## Data shown
---------------

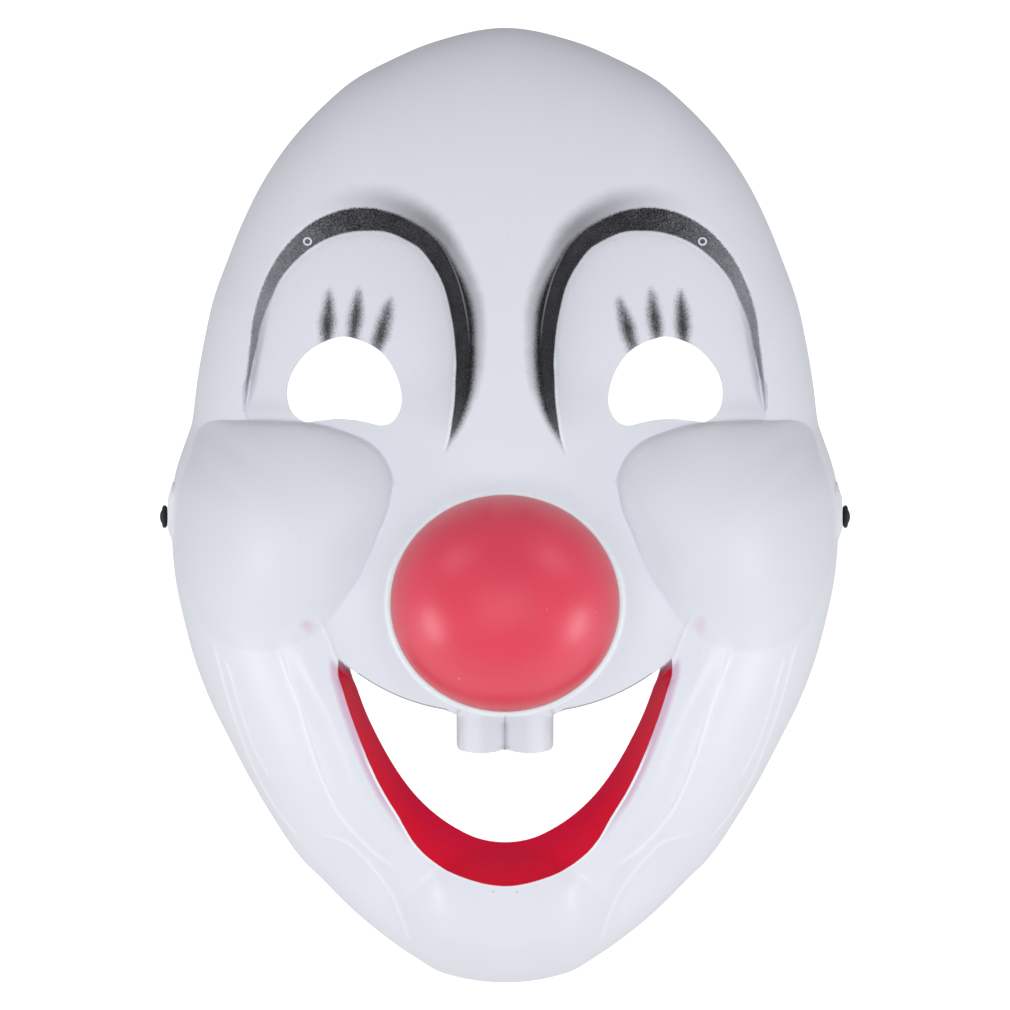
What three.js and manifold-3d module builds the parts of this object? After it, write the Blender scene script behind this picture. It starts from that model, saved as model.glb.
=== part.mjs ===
// Clown mask: a thin white face moulding that lies on its flat rim, face up, with a hollow red nose
// set in a collar and a round elastic tied through its two sides.
// Millimetres. +X is the wearer's left, +Y the forehead, +Z out of the face; the rim lies on z = 0.
import * as THREE from "three";
import { mergeVertices } from "three/addons/utils/BufferGeometryUtils.js";
import Module from "manifold-3d";

const wasm = await Module();
wasm.setup();

// Moulding
const maskHeight = 240;
const maskWidth = 167.2;
const wall = 0.9;
const foreheadDepth = 56;
const chinDepth = 44;
const foreheadPower = 2.8; // how squarely the skin turns down to the rim
const jawPower = 4.6;
const wallPower = 2.2;
const foreheadStart = 0.25; // share of half the height above which the forehead's sizes hold
const reliefEdge = 0.86; // share of the way to the rim beyond which the features run out
const bulgeEdge = 0.94; // the same for the cheeks and the chin

// Nose and its collar
const noseWidth = 56;
const noseHeight = 53;
const noseWall = 1.2;
const noseFootHeight = 6;
const noseFootInset = 0.35;
const noseDrop = 24;
const seatDepth = 53;
const seatWidth = 4;
const collarWidth = 1;
const collarHeight = 1;
const collarFoot = 0.6;
const collarMargin = 3; // width of the first row of faces round the collar
const seatBlendShare = 0.45; // how far the seat runs out into the face, as a share of the collar
const noseClearance = 0.4;
const glueGap = 0.3;

// Eyelid pads, brow ledges and eye holes
const eyeSpacing = 75.2;
const eyeRise = 34.4;
const padReach = 25.5;
const browLedge = 4.2;
const ledgeFadeDrop = 20; // depth below the middle of the eye at which the ledge has run out
const ledgeFullDrop = 2;
const leastLedgeWidth = 0.8;
const padDome = 3.2;
const padPower = 1;
const padSoftPower = 2.5; // where the ledge has run out
const padEdgeHeight = 0.6;
const padEdgeWidth = 0.8;
const eyeHoleWidth = 27.5;
const eyeHoleHeight = 23;
const eyeHoleOutward = 2;
const eyeHoleDrop = 5.6;

// Cheeks
const cheekSpacing = 107.6;
const cheekDrop = 6.1;
const cheekReach = 29.4;
const cheekBulge = 10.5;
const cheekSoftPower = 2.2;
const cheekCrispPower = 0.5;

// Muzzle, mouth, lip and teeth
const muzzleWidth = 82;
const muzzleBulge = 3;
const muzzlePower = 1.5;
const mouthDrop = 45.6;
const mouthWidth = 75.6;
const mouthCurve = 11;
const mouthCurvePower = 2.6;
const mouthCornerAngle = 98;
const lipReach = 37.6;
const lipDepth = 9;
const lipSurround = 4;
const lipSurroundSlope = 8;
const surroundFadeDrop = 22; // the raised skin grows between these two drops
const surroundFullDrop = 50;
const lipCornerBlend = 3;
const toothWidth = 11.9;
const toothLength = 8.4;
const toothCrown = 1; // how far the lower edge of a tooth bends down
const toothCorner = 0.9;

// Chin
const chinBallWidth = 52;
const chinBallHeight = 40;
const chinBallRise = 15;
const chinBulge = 8;
const chinPower = 0.9;
const jawHollowSpacing = 66;
const jawHollowRise = 24;
const jawHollowReach = 17;
const jawHollowDepth = 4;
const jawHollowPower = 1.5;

// Side pads, elastic and knots
const padLength = 16;
const padHeight = 12;
const padProud = 0.8;
const padCorner = 4;
const padShift = 0.8; // from the strap hole to the middle of the pad, towards the forehead
const strapHoleDiameter = 3.2;
const strapHoleLength = 12;
const strapDrop = 2.9;
const strapHeight = 7;
const elasticDiameter = 2.5;
const knotWidth = 5.8;
const knotProud = 2;

// Mesh density
const rimColumns = 92;
const rimSamples = 360; // in half of the rim
const faceRings = 18;
const crowdingPower = 1.5;
const eyeHolePoints = 36;
const collarPoints = 48;
const strapHolePoints = 20;
const mouthSteps = 14;
const noseColumns = 40;
const noseRows = 8;
const knotColumns = 12;
const cordSides = 8;
const cordSteps = 58;

// Half of the rim seen from the front, from the chin up to the top of the forehead.
// across is a share of half the width, up a share of half the height.
const rimRows = [
  { across: 0, up: -1 },
  { across: 0.19, up: -0.979 },
  { across: 0.27, up: -0.947 },
  { across: 0.31, up: -0.929 },
  { across: 0.344, up: -0.912 },
  { across: 0.42, up: -0.87 },
  { across: 0.545, up: -0.786 },
  { across: 0.607, up: -0.744 },
  { across: 0.692, up: -0.66 },
  { across: 0.763, up: -0.577 },
  { across: 0.826, up: -0.493 },
  { across: 0.886, up: -0.409 },
  { across: 0.932, up: -0.325 },
  { across: 0.965, up: -0.241 },
  { across: 0.99, up: -0.157 },
  { across: 1, up: -0.09 },
  { across: 1, up: 0.01 },
  { across: 0.996, up: 0.05 },
  { across: 0.98, up: 0.094 },
  { across: 0.959, up: 0.136 },
  { across: 0.94, up: 0.178 },
  { across: 0.925, up: 0.262 },
  { across: 0.904, up: 0.346 },
  { across: 0.877, up: 0.43 },
  { across: 0.834, up: 0.514 },
  { across: 0.786, up: 0.597 },
  { across: 0.725, up: 0.681 },
  { across: 0.642, up: 0.765 },
  { across: 0.527, up: 0.849 },
  { across: 0.454, up: 0.891 },
  { across: 0.342, up: 0.933 },
  { across: 0.211, up: 0.971 },
  { across: 0, up: 1 },
];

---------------

## Written task
Only the lines from the beginning of the material to the line containing "const bulgeEdge = 0.94;" should be echoed, verbatim and in full.

## The result
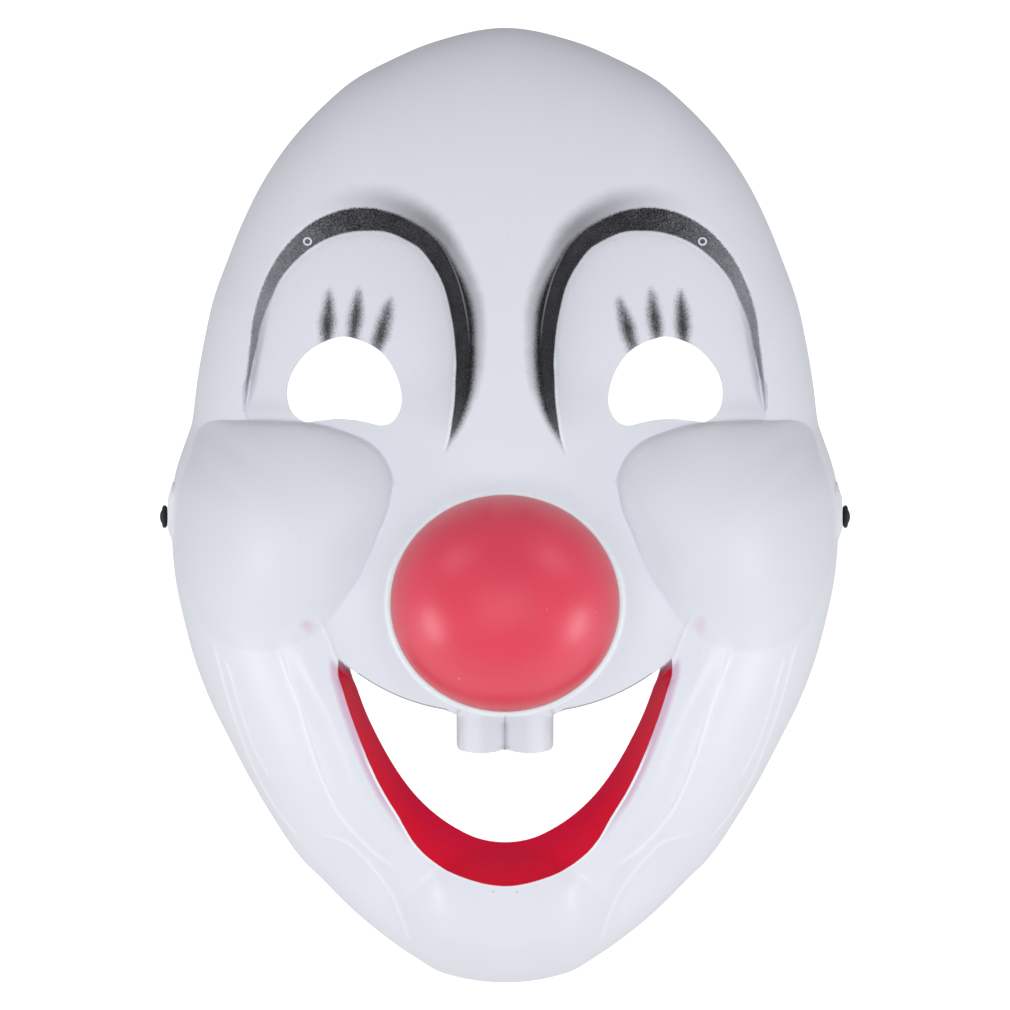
What three.js and manifold-3d module builds the parts of this object? After it, write the Blender scene script behind this picture. It starts from that model, saved as model.glb.
=== part.mjs ===
// Clown mask: a thin white face moulding that lies on its flat rim, face up, with a hollow red nose
// set in a collar and a round elastic tied through its two sides.
// Millimetres. +X is the wearer's left, +Y the forehead, +Z out of the face; the rim lies on z = 0.
import * as THREE from "three";
import { mergeVertices } from "three/addons/utils/BufferGeometryUtils.js";
import Module from "manifold-3d";

const wasm = await Module();
wasm.setup();

// Moulding
const maskHeight = 240;
const maskWidth = 167.2;
const wall = 0.9;
const foreheadDepth = 56;
const chinDepth = 44;
const foreheadPower = 2.8; // how squarely the skin turns down to the rim
const jawPower = 4.6;
const wallPower = 2.2;
const foreheadStart = 0.25; // share of half the height above which the forehead's sizes hold
const reliefEdge = 0.86; // share of the way to the rim beyond which the features run out
const bulgeEdge = 0.94; // the same for the cheeks and the chin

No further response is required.